The Mighty Ducks- Gordon Bombay & Casey Conway



I couldn't find a single picture of the two of them together, which is weird, but at least I found the perfect encapsulation of the "These fucking guys, am I right?" face.

Let's take a quick look at Gordon Bombay's track record: He starts out a humble junior hockey star, but quits hockey when his dad passes away. He grows up to be a bigshot lawyer, turns into a total prick who brags about his undefeated record in court (the fuck does that even mean, anyway?) and has a limousine with a license plate that reads "JUSTWIN." He gets a DUI while celebrating how awesome he is, gets community service, and coaches a ragtag bunch of misfits (and my boy Adam Banks, nothing ragtag about him) to a city championship. He promises the team he'll be back to coach them next year, but instead big-times them and chases a pro hockey career, wrecks his knee, gets depressed, and comes back to Minneapolis. Once again, he catches a break and becomes coach of USA Hockey for the Junior Goodwill Games, but sells out to the sponsors, starts slicking his hair and dressing like he's Pat Riley, starts chasing girls, ignores the team, and generally acts like a dick again. He finally redeems himself-- just in time to win the gold medal, of course. (I'm not going to reference the third movie because it's mostly terrible and I don't remember much of it.)

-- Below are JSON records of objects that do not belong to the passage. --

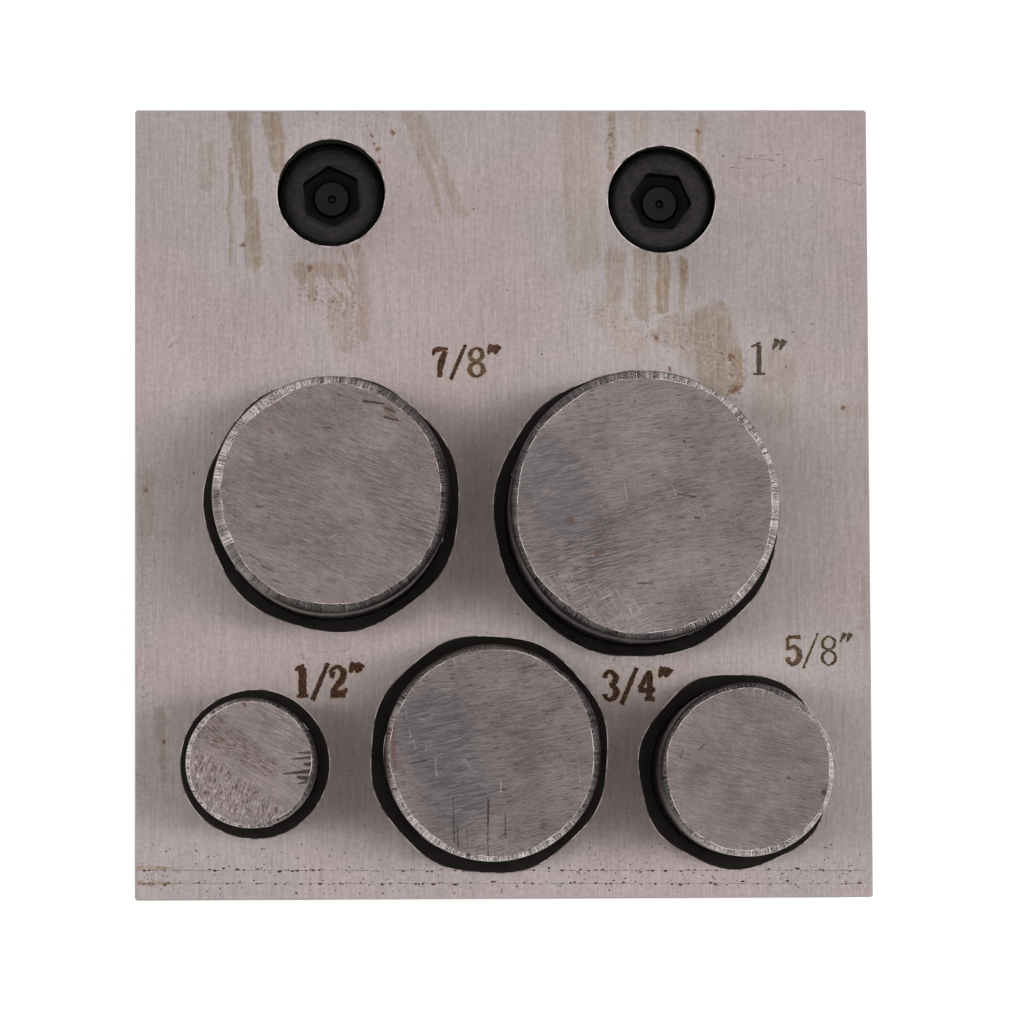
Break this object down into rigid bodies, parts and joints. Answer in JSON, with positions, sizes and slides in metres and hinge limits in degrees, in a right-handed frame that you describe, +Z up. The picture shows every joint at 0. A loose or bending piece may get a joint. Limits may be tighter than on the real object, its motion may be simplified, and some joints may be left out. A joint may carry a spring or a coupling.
{
  "type": "jewelers disc cutter",
  "caption": "Two-plate steel disc cutter for sheet metal, with a thin sheet slot between the plates and plain round punches that stand in guide bores of graded sizes.",
  "frame": {"origin": "centre of the base, on the surface that the cutter stands on", "axes": "+X to the user's right, +Y to the back edge where the screws are, +Z up along the punches"},
  "size_m": [0.07, 0.0754, 0.04],
  "materials": {
    "ground_steel": "satin",
    "punch_steel": "satin",
    "black_oxide_steel": "satin",
    "dowel_steel": "polished"
  },
  "bodies": {
    "block": {"guide_plate": "ground_steel", "die_plate": "ground_steel", "spacer_strip": "ground_steel", "left_cap_screw": "black_oxide_steel", "right_cap_screw": "black_oxide_steel", "left_dowel_pin": "dowel_steel", "right_dowel_pin": "dowel_steel"},
    "half_inch_punch": {"half_inch_punch": "punch_steel"},
    "five_eighths_punch": {"five_eighths_punch": "punch_steel"},
    "three_quarter_punch": {"three_quarter_punch": "punch_steel"},
    "seven_eighths_punch": {"seven_eighths_punch": "punch_steel"},
    "one_inch_punch": {"one_inch_punch": "punch_steel"}
  },
  "joints": [
    {"name": "half_inch_lift", "type": "slide", "parent": "block", "child": "half_inch_punch", "axis": [0, 0, 1], "range_m": [0, 0.03]},
    {"name": "five_eighths_lift", "type": "slide", "parent": "block", "child": "five_eighths_punch", "axis": [0, 0, 1], "range_m": [0, 0.03]},
    {"name": "three_quarter_lift", "type": "slide", "parent": "block", "child": "three_quarter_punch", "axis": [0, 0, 1], "range_m": [0, 0.03]},
    {"name": "seven_eighths_lift", "type": "slide", "parent": "block", "child": "seven_eighths_punch", "axis": [0, 0, 1], "range_m": [0, 0.03]},
    {"name": "one_inch_lift", "type": "slide", "parent": "block", "child": "one_inch_punch", "axis": [0, 0, 1], "range_m": [0, 0.03]}
  ]
}
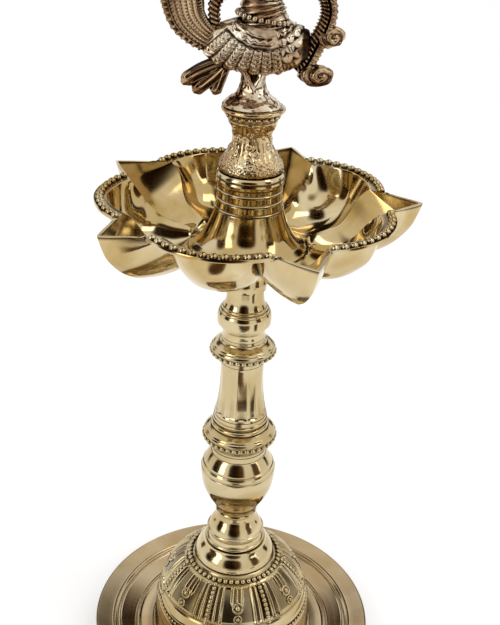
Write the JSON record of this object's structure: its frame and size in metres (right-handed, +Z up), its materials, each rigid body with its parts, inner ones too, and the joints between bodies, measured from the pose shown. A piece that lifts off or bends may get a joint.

Really, Gordon's life is just a series of highs, during which he completely "loses himself", followed by lows, during which he finds himself humbled enough to turn into a good guy....until he finds himself on the upswing and starts acting like a jerk again. The question needs to be asked: When Gordon Bombay "rediscovers" himself, to what personality are we referring? To me, I'd say that his true self is the asshole, and the exceptions are when he hits rock bottom and becomes a "good" guy, not vice versa.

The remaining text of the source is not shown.